Although many people have long believed that excessive reading fosters nearsightedness in children, current thinking is that too much time spent indoors has the greater effect and likely accounts for any apparent association between close work or screen time and myopia.
Dr. Neil M. Bressler, an ophthalmologist affiliated with Johns Hopkins Medical Institutions, said that the high intensity of outdoor light has an important influence on the shape of the eye, which in turn affects whether images are seen clearly.
To be in focus, light rays from an image have to converge on the retina. In myopic eyes, the convergence occurs in front of the retina, and a corrective lens is needed to redirect incoming rays so that distant objects are in focus.
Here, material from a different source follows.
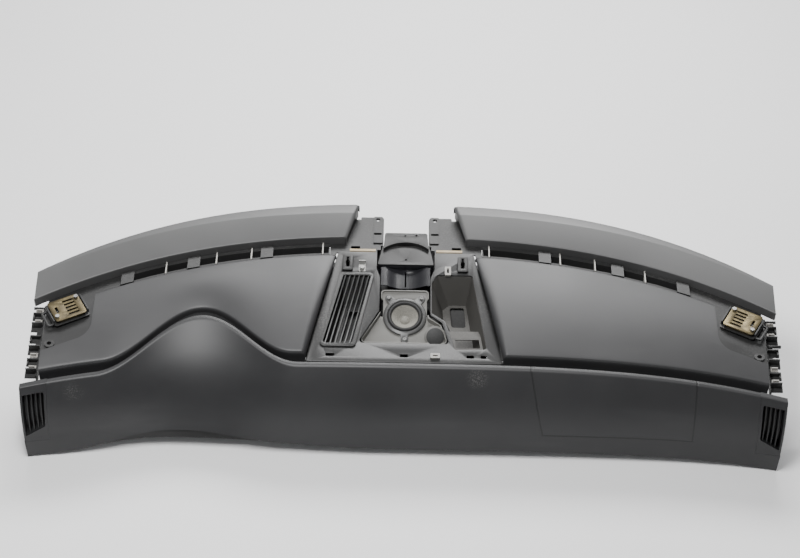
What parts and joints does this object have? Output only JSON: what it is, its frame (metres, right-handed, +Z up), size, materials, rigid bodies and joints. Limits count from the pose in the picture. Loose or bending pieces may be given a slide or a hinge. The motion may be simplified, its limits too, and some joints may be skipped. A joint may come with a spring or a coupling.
{
  "type": "car dashboard",
  "caption": "Padded dashboard top with a cowled instrument hood, open centre well with speaker and air outlets, demister slots and windscreen trims.",
  "frame": {"origin": "middle of the underside of the part's bounding box", "axes": "+X to the passenger side, across the car; +Y towards the windscreen; +Z up"},
  "size_m": [1.4466, 0.4804, 0.2397],
  "materials": {
    "front_skin": "fine grain, satin",
    "deck_skin": "fine grain, satin",
    "trim_skin": "smooth satin",
    "black_plastic": "moulded, matte",
    "duct_plastic": "moulded, matte",
    "well_plastic": "moulded, matte",
    "shelf_plastic": "moulded, matte",
    "pale_plastic": "moulded, matte",
    "gloss_black": "glossy",
    "beige_foam": "soft foam",
    "black_rubber": "soft rubber",
    "cone_paper": "pressed pulp, matte",
    "ferrite": "sintered, matte",
    "zinc_steel": "zinc plated",
    "bronze_steel": "yellow passivated"
  },
  "bodies": {
    "root": {"front_pad": "front_skin", "deck_pad_left": "deck_skin", "deck_pad_right": "deck_skin", "windscreen_trim_left": "trim_skin", "windscreen_trim_right": "trim_skin", "side_vent_left": "front_skin", "side_vent_right": "front_skin", "vent_vanes_left": "black_plastic", "vent_vanes_right": "black_plastic", "carrier": "black_plastic", "airbag_chute": "black_plastic", "demister_duct_left": "duct_plastic", "demister_duct_right": "duct_plastic", "demister_fins_left": "pale_plastic", "demister_fins_right": "pale_plastic", "trim_retainers_left": "black_plastic", "trim_retainers_right": "black_plastic", "foam_seal_left": "beige_foam", "foam_seal_right": "beige_foam", "well_frame": "well_plastic", "outlet_grille": "well_plastic", "outlet_box": "black_plastic", "duct_recess": "shelf_plastic", "speaker_baffle": "duct_plastic", "speaker_basket": "black_plastic", "speaker_surround": "black_rubber", "speaker_cone": "cone_paper", "speaker_dust_cap": "cone_paper", "speaker_magnet": "ferrite", "speaker_screws": "zinc_steel", "blanking_disc": "duct_plastic", "speaker_cowl": "gloss_black", "display_housing": "gloss_black", "display_cover": "black_plastic", "clip_sockets": "black_plastic", "upper_clip": "pale_plastic", "lower_clip": "pale_plastic", "strap_bracket": "zinc_steel", "strap_bolt": "zinc_steel", "end_bracket_left": "bronze_steel", "end_bracket_right": "bronze_steel", "bracket_block_left": "black_plastic", "bracket_block_right": "black_plastic", "bracket_bolts_left": "zinc_steel", "bracket_bolts_right": "zinc_steel", "end_rail_left": "black_plastic", "end_rail_right": "black_plastic", "rail_clips_left": "pale_plastic", "rail_clips_right": "pale_plastic", "locating_pin": "black_plastic"}
  },
  "joints": []
}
Most children are born slightly farsighted. Their eyes are shaped like partly deflated balls, causing images to converge behind the retina. But as they get older, their eyes elongate to form a sphere, permitting images to converge directly on the retina. However, if elongation fails to stop at some point, the eyes become more oval and images then converge in front of the retina, the definition of myopia. Outdoor light stimulates the release of dopamine that may slow elongation of the eye, Dr. Bressler said.
Although the rise of myopia is happening worldwide, the epidemic is raging in east and Southeast Asia, where 80 percent to 90 percent of high school children are now myopic.
Concern over the increasing prevalence of myopia goes beyond a growing need for glasses, contact lenses or, for those so inclined and who can afford it, laser treatment to redirect images by changing the shape of the cornea. In general, people with myopia are more likely to develop sight-threatening complications later in life like cataracts, glaucoma and degeneration of the macula, the center of the retina.